Fonte:
Corriere della Sera
Autore:
Paolo Conti
«Gesto di sensibilità Dover rivedere le bandiere bruciate proprio il 27 gennaio era davvero troppo»
Il leader degli ebrei romani: evitato l’oltraggio
ROMA Victor Fadlun, presidente della Comunità ebraica romana. Che cosa pensa del rinvio delle manifestazioni pro Palestina convocate per sabato 27 gennaio, cioè per il Giorno della Memoria? Lei aveva rivolto un appello alle istituzioni…
«Siamo davvero contenti che siano state riconosciute le nostre ragioni. Vogliamo ringraziare le istituzioni, a partire dal ministro dell’Interno Matteo Piantedosi, e le articolazioni del suo dicastero.
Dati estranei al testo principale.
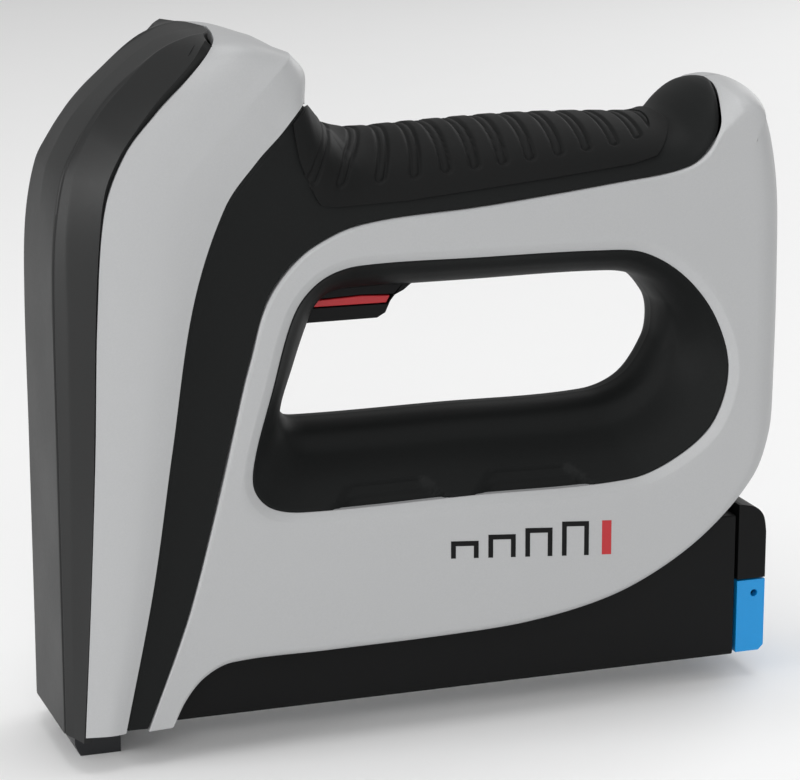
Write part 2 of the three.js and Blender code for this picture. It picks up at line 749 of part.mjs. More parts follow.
function gearPlate(yLow, yHigh, low, holes) {
  const side = shapeOf([[24, low], [42.5, low], [47, 76], [49.5, 96], [46, 116], [24, 116]]);
  const bores = holes.map(([centre, radius]) => rodAcross(centre, radius, -30, 30, 16));
  return bores.reduce((plate, bore) => plate.subtract(bore), slab(side, yLow, yHigh));
}

// ---------------------------------------------------------------- striker

function rackTeeth() {
  const pitch = Math.PI * LIFT_MODULE;
  const line = LIFT_AXLE[0] - LIFT_TEETH * LIFT_MODULE / 2;
  const teeth = [];
  for (let k = -7; k < 1; k += 1) {
    const z = LIFT_AXLE[1] + (k + 0.5) * pitch;
    teeth.push(slab(shapeOf([
      [line - 1.6, z - 0.29 * pitch],
      [line, z - 0.2 * pitch],
      [line + 0.72, z - 0.1 * pitch],
      [line + 0.72, z + 0.1 * pitch],
      [line, z + 0.2 * pitch],
      [line - 1.6, z + 0.29 * pitch],
    ]), -2.6, 2.6));
  }
  return union(...teeth);
}

function plunger() {
  const body = block([7.4, 18.6], [-7, 7], [PLUNGER_LOW, PLUNGER_HIGH]);
  const spine = block([18.5, 19.8], [-3.4, 3.4], [PLUNGER_LOW, PLUNGER_HIGH]);
  const bladeSlot = block([BLADE_X - 0.9, BLADE_X + 0.9], [-BLADE_HALF - GAP, BLADE_HALF + GAP], [60, 86]);
  const boss = rodUp(COLUMN_X, 0, 3.4, PLUNGER_HIGH - 0.2, PLUNGER_HIGH + 6, 16);
  return union(body, spine, boss, rackTeeth()).subtract(bladeSlot);
}

function driverBlade() {
  const x = [BLADE_X - BLADE_THICK / 2, BLADE_X + BLADE_THICK / 2];
  return block(x, [-BLADE_HALF, BLADE_HALF], [24, 85.6]);
}

function springSeat() {
  return rodUp(COLUMN_X, 0, 6.4, SPRING_HIGH + GAP, SPRING_HIGH + 3, 20)
    .add(rodUp(COLUMN_X, 0, 3.4, SPRING_HIGH - 4, SPRING_HIGH + 1, 16));
}

function guideRail(side) {
  return rodUp(COLUMN_X, side * 9.4, 1.8, 60, 148, 14);
}

// ---------------------------------------------------------------- trigger

const TRIGGER_SIDE = [
  [62.4, 105], [63.4, 104.4], [84, 104.4], [86.2, 105.6], [88, 109.6], [91, 111], [93.6, 113], [93.6, 117],
  [89, 117.6], [62.4, 113.6],
];
const INLAY_SIDE = [[61, 107.4], [66, 108], [86.8, 107.8], [88.2, 110.2], [80, 110.6], [61, 110]];

function trigger() {
  const body = slab(shapeOf(TRIGGER_SIDE), -TRIGGER_HALF, TRIGGER_HALF);
  const groove = slab(shapeOf(INLAY_SIDE), -20, 20).subtract(block([65.6, 100], [-5, 5], [100, 120]));
  return body.subtract(groove).subtract(rodAcross(TRIGGER_PIVOT, 1.3, -20, 20, 12));
}

function triggerInlay() {
  const side = [[62.4, 107.8], [66, 108.3], [86.4, 108.1], [87.4, 109.9], [80, 110.3], [62.4, 109.7]];
  const band = slab(shapeOf(side), -TRIGGER_HALF, TRIGGER_HALF);
  return band.subtract(block([65.3, 100], [-5.3, 5.3], [100, 120]));
}

function batteryCradle() {
  const tray = block([60, 128], [-17.6, 17.6], [31.2, 40]);
  return tray.subtract(rodAlong(8.75, 43.5, 9, 50, 140, 24)).subtract(rodAlong(-8.75, 43.5, 9, 50, 140, 24));
}

function switchBody() {
  const buttonBore = block([72.7, 76.3], [-1.7, 1.7], [120, 126.2]);
  return block([70.5, 89.5], [-3.2, 3.2], [121.5, 132]).subtract(buttonBore);
}

function socketRoom() {
  return rodAlong(0, 98, 4.3, 175, 200, 16);
}

function chargeSocket() {
  const barrel = rodAlong(0, 98, 4, 182.6, 187.1, 16);
  const bore = rodAlong(0, 98, 2.8, 184, 200, 16);
  const pin = rodAlong(0, 98, 0.8, 183, 186.6, 8);
  return barrel.subtract(bore).add(pin);
}

// ---------------------------------------------------------------- assembly

const body = housing();
piece("housing_left", halfOf(body, -1), DARK);
piece("housing_right", halfOf(body, 1), DARK);
piece("front_cover", frontCover(), COVER_DARK);
piece("head_saddle", headSaddle(), SILVER);
piece("silver_panel_left", silverPanel(-1), SILVER);
piece("silver_panel_right", silverPanel(1).subtract(screwHoles()), SILVER);
piece("grip_sleeve", gripSleeve(), RUBBER);

piece("magazine_housing", magazineHousing(), BLACK);
piece("feed_channel", feedChannel(), STEEL);
piece("tray_rail", trayRail(), STEEL);
piece("rear_cap", rearCap(), BLACK);
piece("release_latch", releaseLatch(), BLUE);
piece("latch_pin", rodAcross(LATCH_PIVOT, LATCH_PIN, -9.6, 9.6, 10), STEEL);
piece("latch_spring", latchSpring(), STEEL);
piece("staple_strip", stapleStrip(), STEEL);
piece("staple_pusher", staplePusher(), BLACK_STEEL);
piece("nose_piece", nosePiece(), BLACK_STEEL);
piece("driver_guide", driverGuide(), STEEL);

piece("driver_blade", driverBlade(), STEEL);
piece("plunger", plunger(), BLACK_STEEL);
piece("guide_rail_left", guideRail(-1), STEEL);
piece("guide_rail_right", guideRail(1), STEEL);
piece("main_spring", coil(5, 0.8, 9, SPRING_HIGH - SPRING_LOW).translate([COLUMN_X, 0, SPRING_LOW]), STEEL);
piece("spring_seat", springSeat(), NYLON);
piece("pusher_spring", pusherSpring(), STEEL);
piece("bumper", block([11, 18.6], [-7, 7], [65, PLUNGER_LOW - GAP]), RUBBER);

piece("lift_gear", liftGear(), STEEL);
piece("second_gear", secondGear(), STEEL);
piece("first_gear", firstGear(), NYLON);
piece("motor_pinion", motorPinion(), BRASS);
piece("lift_axle", rodAcross(LIFT_AXLE, 2.7, -8.4, 12.6, 16), STEEL);
piece("second_axle", rodAcross(SECOND_AXLE, AXLE_RADIUS, -8.4, 12.6, 14), STEEL);
piece("first_axle", rodAcross(FIRST_AXLE, 1.5, 6.4, 17.4, 14), STEEL);
piece("gear_plate_left", gearPlate(-8.4, -7, 63, [[LIFT_AXLE, 3], [SECOND_AXLE, 2.3]]), STEEL);
const RIGHT_BORES = [[LIFT_AXLE, 3], [SECOND_AXLE, 2.3], [FIRST_AXLE, 5]];
piece("gear_plate_right", gearPlate(10.4, 11.8, 53, RIGHT_BORES), STEEL);
piece("motor", motor(), STEEL);
piece("motor_shaft", rodAcross(MOTOR_AXIS, 1, MOTOR_BACK + 0.4, 16.8, 10), STEEL);

piece("trigger", trigger(), BLACK);
piece("trigger_inlay", triggerInlay(), RED);
piece("trigger_pin", rodAcross(TRIGGER_PIVOT, 1, -9.6, 9.6, 12), STEEL);
piece("trigger_spring", coil(1.8, 0.35, 4, TRIGGER_SPRING_HIGH - TRIGGER_SPRING_LOW, 8)
  .translate([TRIGGER_SPRING_X, 0, TRIGGER_SPRING_LOW]), STEEL);
piece("switch_body", switchBody(), BLACK);
piece("switch_button", block([73, 76], [-1.4, 1.4], [115.9, 123.8]), RED);

[-1, 1].forEach((side) => {
  const name = side < 0 ? "battery_cell_left" : "battery_cell_right";
  piece(name, rodAlong(side * 8.75, 43.5, 8.6, 62, 126, 24), CELL);
});
piece("battery_cradle", batteryCradle(), BLACK);
piece("control_board", block([180, 181.6], [-13, 13], [74, 122]), BOARD);
piece("charge_socket", chargeSocket(), BLACK);

HOUSING_SCREWS.forEach(({ x, z }, index) => {
  const head = rodAcross([x, z], 3.3, 14.2, 16.4, 12);
  const shank = rodAcross([x, z], 1.5, -10, 14.4, 8);
  const drive = rodAcross([x, z], 1.3, 15.4, 20, 6);
  piece(`housing_screw_${index + 1}`, head.add(shank).subtract(drive), STEEL);
});

export default model;
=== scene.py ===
"""Looks of a cordless staple gun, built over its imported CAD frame.

Every new piece is a grid of points, worked out as whole arrays in the tool's own millimetres: X = 0 at
the front face, Y = 0 in the plane between the two halves, Z = 0 under the nose foot. placed() turns
them into the frame's metres. The left side has negative Y, and the right side is its mirror image.
"""

import json
import math

import bmesh
import bpy
import numpy as np
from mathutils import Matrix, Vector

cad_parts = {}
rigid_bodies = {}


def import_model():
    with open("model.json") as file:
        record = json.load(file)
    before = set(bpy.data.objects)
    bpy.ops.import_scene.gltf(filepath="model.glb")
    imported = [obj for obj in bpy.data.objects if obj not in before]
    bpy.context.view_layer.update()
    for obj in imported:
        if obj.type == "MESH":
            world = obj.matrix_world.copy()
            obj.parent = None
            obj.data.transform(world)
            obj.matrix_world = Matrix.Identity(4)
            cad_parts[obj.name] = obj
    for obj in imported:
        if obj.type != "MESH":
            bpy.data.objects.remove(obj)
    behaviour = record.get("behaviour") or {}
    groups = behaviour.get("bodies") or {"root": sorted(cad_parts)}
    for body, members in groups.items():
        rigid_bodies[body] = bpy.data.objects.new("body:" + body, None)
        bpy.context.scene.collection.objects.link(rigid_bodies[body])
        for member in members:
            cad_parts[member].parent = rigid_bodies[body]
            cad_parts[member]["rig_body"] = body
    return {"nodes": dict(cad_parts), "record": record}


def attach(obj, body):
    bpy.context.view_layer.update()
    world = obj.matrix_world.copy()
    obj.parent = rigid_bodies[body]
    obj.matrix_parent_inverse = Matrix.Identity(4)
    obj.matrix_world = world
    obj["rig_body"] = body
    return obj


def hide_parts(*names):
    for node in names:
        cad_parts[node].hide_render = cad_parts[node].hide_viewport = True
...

C’è stata molta sensibilità».
Forse non era scontato?
«No, non era scontato. Ed è stata una decisione giusta, di buonsenso. È stato evitato un grave oltraggio nel Giorno della Memoria dedicato al ricordo della Shoah: è una ricorrenza, in ogni anno e in tutto il mondo. In Italia c’è anche una legge istitutiva. Sarebbe stata una sconfitta per tutti. Aver scelto il 27 gennaio per la manifestazione era una decisione evidentemente provocatoria da parte degli organizzatori. Abbiamo già visto a Vicenza cosa può accadere in queste circostanze con la degenerazione in violenza».
Il ministro Piantedosi ha ricordato che «la libertà di manifestazione del pensiero e lo svolgimento di manifestazioni pubbliche hanno una sacralità intrinseca che può essere compressa o limitata solo se ci sono motivi seri di ordine pubblico».
«Infatti noi non abbiamo chiesto di vietare le manifestazioni in quanto tali. Eppure abbiamo assistito a scene tremende: bandiere israeliane bruciate in strada, applausi ad Hamas, cioè agli assassini dell’assalto del 7 ottobre scorso, canti e balli in cui si invitavano a uccidere gli ebrei in quanto tali. Ma dover assistere a tutto questo nel giorno in cui vengono ricordati i sei milioni di ebrei sterminati dai nazisti nei campi di concentramento ci è parso davvero troppo. Manifestare è un conto, ma farlo proprio in quel giorno è un’altra storia».
Gli organizzatori avevano scelto una frase di Primo Levi, lo scrittore sopravvissuto ad Auschwitz, l’autore di «Se questo è un uomo»: «Comprendere è impossibile, conoscere è necessario perché ciò che è accaduto può ritornare». Cosa ne pensa?
«Una scelta spaventosa. Primo Levi ha concluso la sua vita, come sostengono in molti, suicidandosi. Negli ultimi anni era amareggiato. Era convinto che il suo assiduo lavoro di testimonianza sulle atrocità naziste non fosse servito: temeva che avrebbero potuto ripetersi, accadere di nuovo ovunque. Utilizzare le parole di un ex deportato sopravvissuto ad Auschwitz, che ha testimoniato la sua storia per anni e poi ha deciso di togliersi la vita per il timore di aver operato invano, è semplicemente terribile».
Come vi comporterete quando si svolgeranno, dopo i rinvii, le manifestazioni pro Palestina?
«Come ci siamo sempre comportati con le manifestazioni già avvenute in passato: nel rispetto delle leggi, anche se in disaccordo con le opinioni altrui».
Alcuni studenti dell’università di Roma Tre, rivolgendosi ai relatori per l’evento dedicato al Giorno della Memoria, hanno paragonato ciò che sta avvenendo a Gaza a quanto avvenne nel ghetto di Varsavia sotto il nazismo. Lei cosa pensa?
«Che nei ghetti nazisti gli ebrei erano stipati e chiusi scientificamente, e in condizioni disumane, per essere assassinati. E che da Gaza sono usciti gli assassini che il 7 ottobre sono andati in Israele a uccidere con inaudita brutalità ancora gli ebrei nel nome di un odio profondissimo».
La tragedia del Medio Oriente continua. Che clima avvertite intorno a voi, come ebrei italiani?
«Di grande solidarietà e di grande attenzione da parte delle istituzioni con prese di posizione molto mature e coraggiose. Per questa ragione ci sentiamo fieri di essere ebrei italiani. Può apparire propagandistico o retorico, ma è proprio così: la solidarietà ci riscalda il cuore. E davvero ci fa fieri di essere ebrei italiani».